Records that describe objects
start
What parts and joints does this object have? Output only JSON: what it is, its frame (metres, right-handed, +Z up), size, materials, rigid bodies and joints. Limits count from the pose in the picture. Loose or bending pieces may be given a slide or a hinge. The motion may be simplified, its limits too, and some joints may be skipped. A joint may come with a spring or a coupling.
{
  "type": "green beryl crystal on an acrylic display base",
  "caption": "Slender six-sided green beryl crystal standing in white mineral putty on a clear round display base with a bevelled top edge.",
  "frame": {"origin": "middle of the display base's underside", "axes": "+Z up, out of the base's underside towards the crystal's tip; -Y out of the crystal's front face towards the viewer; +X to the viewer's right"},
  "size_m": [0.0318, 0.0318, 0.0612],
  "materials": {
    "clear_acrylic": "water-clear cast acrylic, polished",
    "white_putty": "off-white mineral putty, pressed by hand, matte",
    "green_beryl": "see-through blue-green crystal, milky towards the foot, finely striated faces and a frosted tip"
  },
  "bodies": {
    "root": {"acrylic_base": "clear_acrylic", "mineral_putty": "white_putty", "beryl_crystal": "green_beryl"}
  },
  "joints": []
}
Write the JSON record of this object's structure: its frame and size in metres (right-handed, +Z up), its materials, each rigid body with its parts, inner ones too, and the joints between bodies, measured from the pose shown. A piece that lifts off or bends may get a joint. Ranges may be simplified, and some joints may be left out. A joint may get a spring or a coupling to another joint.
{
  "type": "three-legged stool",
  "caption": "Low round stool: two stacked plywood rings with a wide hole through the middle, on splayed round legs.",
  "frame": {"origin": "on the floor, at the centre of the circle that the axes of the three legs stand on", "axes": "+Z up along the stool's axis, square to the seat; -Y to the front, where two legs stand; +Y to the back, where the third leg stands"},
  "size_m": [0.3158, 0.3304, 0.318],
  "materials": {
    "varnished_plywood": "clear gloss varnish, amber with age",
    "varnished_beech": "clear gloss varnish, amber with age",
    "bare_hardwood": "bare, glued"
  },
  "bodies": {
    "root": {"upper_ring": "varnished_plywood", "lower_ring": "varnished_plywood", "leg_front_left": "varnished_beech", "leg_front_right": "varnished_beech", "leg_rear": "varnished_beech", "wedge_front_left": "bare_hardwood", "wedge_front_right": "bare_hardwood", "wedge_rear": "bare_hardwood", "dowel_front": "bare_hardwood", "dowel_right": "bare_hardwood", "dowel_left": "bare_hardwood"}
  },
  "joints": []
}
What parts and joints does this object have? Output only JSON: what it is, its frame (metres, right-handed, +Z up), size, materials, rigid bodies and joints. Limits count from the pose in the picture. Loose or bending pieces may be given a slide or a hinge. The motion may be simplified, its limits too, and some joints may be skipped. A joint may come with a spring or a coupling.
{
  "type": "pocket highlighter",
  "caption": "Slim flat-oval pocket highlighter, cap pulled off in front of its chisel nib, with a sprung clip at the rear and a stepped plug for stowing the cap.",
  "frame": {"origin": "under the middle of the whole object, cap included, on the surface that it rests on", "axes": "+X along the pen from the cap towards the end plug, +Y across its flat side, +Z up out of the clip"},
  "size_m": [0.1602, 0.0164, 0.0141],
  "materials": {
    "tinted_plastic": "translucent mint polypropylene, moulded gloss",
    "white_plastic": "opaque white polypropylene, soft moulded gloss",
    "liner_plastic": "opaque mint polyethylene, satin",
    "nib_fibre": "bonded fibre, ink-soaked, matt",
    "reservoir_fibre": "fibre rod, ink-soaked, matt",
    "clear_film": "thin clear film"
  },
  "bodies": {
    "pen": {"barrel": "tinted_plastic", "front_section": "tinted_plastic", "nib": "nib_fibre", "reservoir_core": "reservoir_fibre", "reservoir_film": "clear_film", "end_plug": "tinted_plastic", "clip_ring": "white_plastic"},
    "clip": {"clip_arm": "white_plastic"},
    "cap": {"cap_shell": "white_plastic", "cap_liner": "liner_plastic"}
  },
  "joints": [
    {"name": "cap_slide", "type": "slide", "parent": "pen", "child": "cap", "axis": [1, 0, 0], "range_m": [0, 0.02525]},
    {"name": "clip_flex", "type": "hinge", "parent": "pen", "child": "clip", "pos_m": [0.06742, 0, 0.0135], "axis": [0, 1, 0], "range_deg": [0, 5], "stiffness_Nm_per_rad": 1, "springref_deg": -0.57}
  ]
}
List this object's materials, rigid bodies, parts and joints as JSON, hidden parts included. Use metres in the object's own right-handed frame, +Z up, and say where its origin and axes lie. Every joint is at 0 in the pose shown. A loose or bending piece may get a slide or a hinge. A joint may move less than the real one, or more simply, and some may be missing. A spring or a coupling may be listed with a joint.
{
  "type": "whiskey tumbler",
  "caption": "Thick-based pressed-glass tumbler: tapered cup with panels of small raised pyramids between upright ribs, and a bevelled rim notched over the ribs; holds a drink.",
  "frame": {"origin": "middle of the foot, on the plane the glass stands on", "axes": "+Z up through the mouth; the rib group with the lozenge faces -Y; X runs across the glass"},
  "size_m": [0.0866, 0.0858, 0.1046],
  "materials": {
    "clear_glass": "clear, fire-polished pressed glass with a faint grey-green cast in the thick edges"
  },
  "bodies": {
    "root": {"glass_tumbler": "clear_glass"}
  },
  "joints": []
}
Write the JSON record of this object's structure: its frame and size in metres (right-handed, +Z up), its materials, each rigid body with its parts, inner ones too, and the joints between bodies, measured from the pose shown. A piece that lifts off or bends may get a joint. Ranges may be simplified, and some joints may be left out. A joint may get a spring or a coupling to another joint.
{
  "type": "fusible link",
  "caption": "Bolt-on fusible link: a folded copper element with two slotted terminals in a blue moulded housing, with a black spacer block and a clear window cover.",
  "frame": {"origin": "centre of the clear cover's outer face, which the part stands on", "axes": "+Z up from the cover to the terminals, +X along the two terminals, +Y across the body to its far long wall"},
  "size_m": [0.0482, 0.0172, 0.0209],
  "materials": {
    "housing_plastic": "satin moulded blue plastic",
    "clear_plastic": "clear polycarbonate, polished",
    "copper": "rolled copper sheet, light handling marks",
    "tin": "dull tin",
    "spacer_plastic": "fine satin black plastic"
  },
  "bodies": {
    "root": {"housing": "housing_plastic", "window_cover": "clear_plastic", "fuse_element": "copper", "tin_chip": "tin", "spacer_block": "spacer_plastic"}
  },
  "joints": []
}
end
EXERCISE INSTRUCTIONS
Retype the material in full. Each word must match.

SOLVED PROBLEM
What parts and joints does this object have? Output only JSON: what it is, its frame (metres, right-handed, +Z up), size, materials, rigid bodies and joints. Limits count from the pose in the picture. Loose or bending pieces may be given a slide or a hinge. The motion may be simplified, its limits too, and some joints may be skipped. A joint may come with a spring or a coupling.
{
  "type": "green beryl crystal on an acrylic display base",
  "caption": "Slender six-sided green beryl crystal standing in white mineral putty on a clear round display base with a bevelled top edge.",
  "frame": {"origin": "middle of the display base's underside", "axes": "+Z up, out of the base's underside towards the crystal's tip; -Y out of the crystal's front face towards the viewer; +X to the viewer's right"},
  "size_m": [0.0318, 0.0318, 0.0612],
  "materials": {
    "clear_acrylic": "water-clear cast acrylic, polished",
    "white_putty": "off-white mineral putty, pressed by hand, matte",
    "green_beryl": "see-through blue-green crystal, milky towards the foot, finely striated faces and a frosted tip"
  },
  "bodies": {
    "root": {"acrylic_base": "clear_acrylic", "mineral_putty": "white_putty", "beryl_crystal": "green_beryl"}
  },
  "joints": []
}
Write the JSON record of this object's structure: its frame and size in metres (right-handed, +Z up), its materials, each rigid body with its parts, inner ones too, and the joints between bodies, measured from the pose shown. A piece that lifts off or bends may get a joint. Ranges may be simplified, and some joints may be left out. A joint may get a spring or a coupling to another joint.
{
  "type": "three-legged stool",
  "caption": "Low round stool: two stacked plywood rings with a wide hole through the middle, on splayed round legs.",
  "frame": {"origin": "on the floor, at the centre of the circle that the axes of the three legs stand on", "axes": "+Z up along the stool's axis, square to the seat; -Y to the front, where two legs stand; +Y to the back, where the third leg stands"},
  "size_m": [0.3158, 0.3304, 0.318],
  "materials": {
    "varnished_plywood": "clear gloss varnish, amber with age",
    "varnished_beech": "clear gloss varnish, amber with age",
    "bare_hardwood": "bare, glued"
  },
  "bodies": {
    "root": {"upper_ring": "varnished_plywood", "lower_ring": "varnished_plywood", "leg_front_left": "varnished_beech", "leg_front_right": "varnished_beech", "leg_rear": "varnished_beech", "wedge_front_left": "bare_hardwood", "wedge_front_right": "bare_hardwood", "wedge_rear": "bare_hardwood", "dowel_front": "bare_hardwood", "dowel_right": "bare_hardwood", "dowel_left": "bare_hardwood"}
  },
  "joints": []
}
What parts and joints does this object have? Output only JSON: what it is, its frame (metres, right-handed, +Z up), size, materials, rigid bodies and joints. Limits count from the pose in the picture. Loose or bending pieces may be given a slide or a hinge. The motion may be simplified, its limits too, and some joints may be skipped. A joint may come with a spring or a coupling.
{
  "type": "pocket highlighter",
  "caption": "Slim flat-oval pocket highlighter, cap pulled off in front of its chisel nib, with a sprung clip at the rear and a stepped plug for stowing the cap.",
  "frame": {"origin": "under the middle of the whole object, cap included, on the surface that it rests on", "axes": "+X along the pen from the cap towards the end plug, +Y across its flat side, +Z up out of the clip"},
  "size_m": [0.1602, 0.0164, 0.0141],
  "materials": {
    "tinted_plastic": "translucent mint polypropylene, moulded gloss",
    "white_plastic": "opaque white polypropylene, soft moulded gloss",
    "liner_plastic": "opaque mint polyethylene, satin",
    "nib_fibre": "bonded fibre, ink-soaked, matt",
    "reservoir_fibre": "fibre rod, ink-soaked, matt",
    "clear_film": "thin clear film"
  },
  "bodies": {
    "pen": {"barrel": "tinted_plastic", "front_section": "tinted_plastic", "nib": "nib_fibre", "reservoir_core": "reservoir_fibre", "reservoir_film": "clear_film", "end_plug": "tinted_plastic", "clip_ring": "white_plastic"},
    "clip": {"clip_arm": "white_plastic"},
    "cap": {"cap_shell": "white_plastic", "cap_liner": "liner_plastic"}
  },
  "joints": [
    {"name": "cap_slide", "type": "slide", "parent": "pen", "child": "cap", "axis": [1, 0, 0], "range_m": [0, 0.02525]},
    {"name": "clip_flex", "type": "hinge", "parent": "pen", "child": "clip", "pos_m": [0.06742, 0, 0.0135], "axis": [0, 1, 0], "range_deg": [0, 5], "stiffness_Nm_per_rad": 1, "springref_deg": -0.57}
  ]
}
List this object's materials, rigid bodies, parts and joints as JSON, hidden parts included. Use metres in the object's own right-handed frame, +Z up, and say where its origin and axes lie. Every joint is at 0 in the pose shown. A loose or bending piece may get a slide or a hinge. A joint may move less than the real one, or more simply, and some may be missing. A spring or a coupling may be listed with a joint.
{
  "type": "whiskey tumbler",
  "caption": "Thick-based pressed-glass tumbler: tapered cup with panels of small raised pyramids between upright ribs, and a bevelled rim notched over the ribs; holds a drink.",
  "frame": {"origin": "middle of the foot, on the plane the glass stands on", "axes": "+Z up through the mouth; the rib group with the lozenge faces -Y; X runs across the glass"},
  "size_m": [0.0866, 0.0858, 0.1046],
  "materials": {
    "clear_glass": "clear, fire-polished pressed glass with a faint grey-green cast in the thick edges"
  },
  "bodies": {
    "root": {"glass_tumbler": "clear_glass"}
  },
  "joints": []
}
Write the JSON record of this object's structure: its frame and size in metres (right-handed, +Z up), its materials, each rigid body with its parts, inner ones too, and the joints between bodies, measured from the pose shown. A piece that lifts off or bends may get a joint. Ranges may be simplified, and some joints may be left out. A joint may get a spring or a coupling to another joint.
{
  "type": "fusible link",
  "caption": "Bolt-on fusible link: a folded copper element with two slotted terminals in a blue moulded housing, with a black spacer block and a clear window cover.",
  "frame": {"origin": "centre of the clear cover's outer face, which the part stands on", "axes": "+Z up from the cover to the terminals, +X along the two terminals, +Y across the body to its far long wall"},
  "size_m": [0.0482, 0.0172, 0.0209],
  "materials": {
    "housing_plastic": "satin moulded blue plastic",
    "clear_plastic": "clear polycarbonate, polished",
    "copper": "rolled copper sheet, light handling marks",
    "tin": "dull tin",
    "spacer_plastic": "fine satin black plastic"
  },
  "bodies": {
    "root": {"housing": "housing_plastic", "window_cover": "clear_plastic", "fuse_element": "copper", "tin_chip": "tin", "spacer_block": "spacer_plastic"}
  },
  "joints": []
}